Restate, word for word, every line of the data.

'''

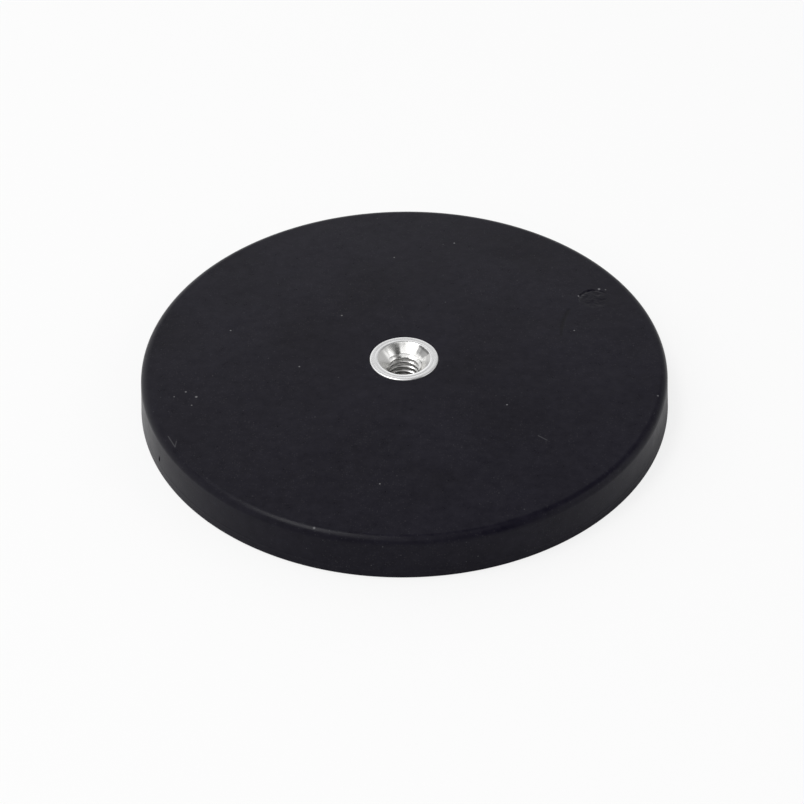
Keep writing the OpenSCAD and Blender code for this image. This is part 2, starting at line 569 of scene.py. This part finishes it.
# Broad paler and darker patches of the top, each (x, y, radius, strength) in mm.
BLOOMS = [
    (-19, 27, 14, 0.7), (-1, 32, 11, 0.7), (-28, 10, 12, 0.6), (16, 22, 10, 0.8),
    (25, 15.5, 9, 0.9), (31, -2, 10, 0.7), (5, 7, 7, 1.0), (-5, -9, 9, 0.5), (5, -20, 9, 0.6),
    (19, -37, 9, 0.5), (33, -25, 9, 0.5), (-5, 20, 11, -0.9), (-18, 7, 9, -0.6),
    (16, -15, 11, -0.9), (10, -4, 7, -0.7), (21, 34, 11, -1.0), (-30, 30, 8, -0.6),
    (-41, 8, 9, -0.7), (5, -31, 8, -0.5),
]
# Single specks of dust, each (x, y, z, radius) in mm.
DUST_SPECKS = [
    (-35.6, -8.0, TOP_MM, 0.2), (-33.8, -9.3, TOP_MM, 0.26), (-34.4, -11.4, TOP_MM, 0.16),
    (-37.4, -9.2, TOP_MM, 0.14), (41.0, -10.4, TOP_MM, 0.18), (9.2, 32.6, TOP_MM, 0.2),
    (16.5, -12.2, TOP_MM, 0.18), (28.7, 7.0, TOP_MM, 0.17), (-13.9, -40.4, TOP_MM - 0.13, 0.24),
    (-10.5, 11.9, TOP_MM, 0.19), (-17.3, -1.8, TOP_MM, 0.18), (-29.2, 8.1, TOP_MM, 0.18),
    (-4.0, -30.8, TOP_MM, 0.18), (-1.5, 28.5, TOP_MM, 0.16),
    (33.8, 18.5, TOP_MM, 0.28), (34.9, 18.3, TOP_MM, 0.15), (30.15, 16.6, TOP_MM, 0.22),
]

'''

◆ **Exercise output**:
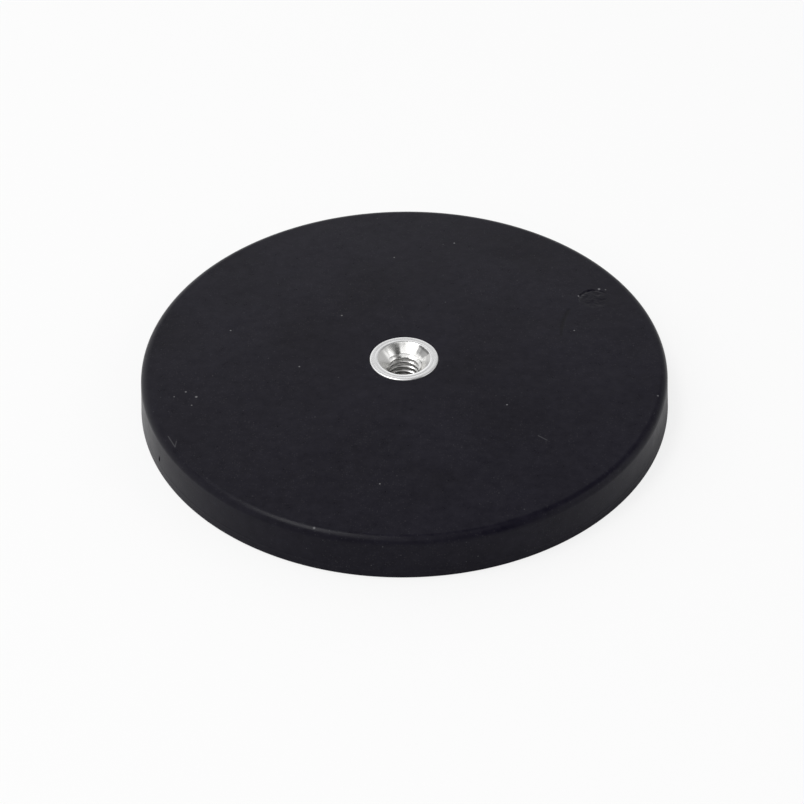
Keep writing the OpenSCAD and Blender code for this image. This is part 2, starting at line 569 of scene.py. This part finishes it.
# Broad paler and darker patches of the top, each (x, y, radius, strength) in mm.
BLOOMS = [
    (-19, 27, 14, 0.7), (-1, 32, 11, 0.7), (-28, 10, 12, 0.6), (16, 22, 10, 0.8),
    (25, 15.5, 9, 0.9), (31, -2, 10, 0.7), (5, 7, 7, 1.0), (-5, -9, 9, 0.5), (5, -20, 9, 0.6),
    (19, -37, 9, 0.5), (33, -25, 9, 0.5), (-5, 20, 11, -0.9), (-18, 7, 9, -0.6),
    (16, -15, 11, -0.9), (10, -4, 7, -0.7), (21, 34, 11, -1.0), (-30, 30, 8, -0.6),
    (-41, 8, 9, -0.7), (5, -31, 8, -0.5),
]
# Single specks of dust, each (x, y, z, radius) in mm.
DUST_SPECKS = [
    (-35.6, -8.0, TOP_MM, 0.2), (-33.8, -9.3, TOP_MM, 0.26), (-34.4, -11.4, TOP_MM, 0.16),
    (-37.4, -9.2, TOP_MM, 0.14), (41.0, -10.4, TOP_MM, 0.18), (9.2, 32.6, TOP_MM, 0.2),
    (16.5, -12.2, TOP_MM, 0.18), (28.7, 7.0, TOP_MM, 0.17), (-13.9, -40.4, TOP_MM - 0.13, 0.24),
    (-10.5, 11.9, TOP_MM, 0.19), (-17.3, -1.8, TOP_MM, 0.18), (-29.2, 8.1, TOP_MM, 0.18),
    (-4.0, -30.8, TOP_MM, 0.18), (-1.5, 28.5, TOP_MM, 0.16),
    (33.8, 18.5, TOP_MM, 0.28), (34.9, 18.3, TOP_MM, 0.15), (30.15, 16.6, TOP_MM, 0.22),
]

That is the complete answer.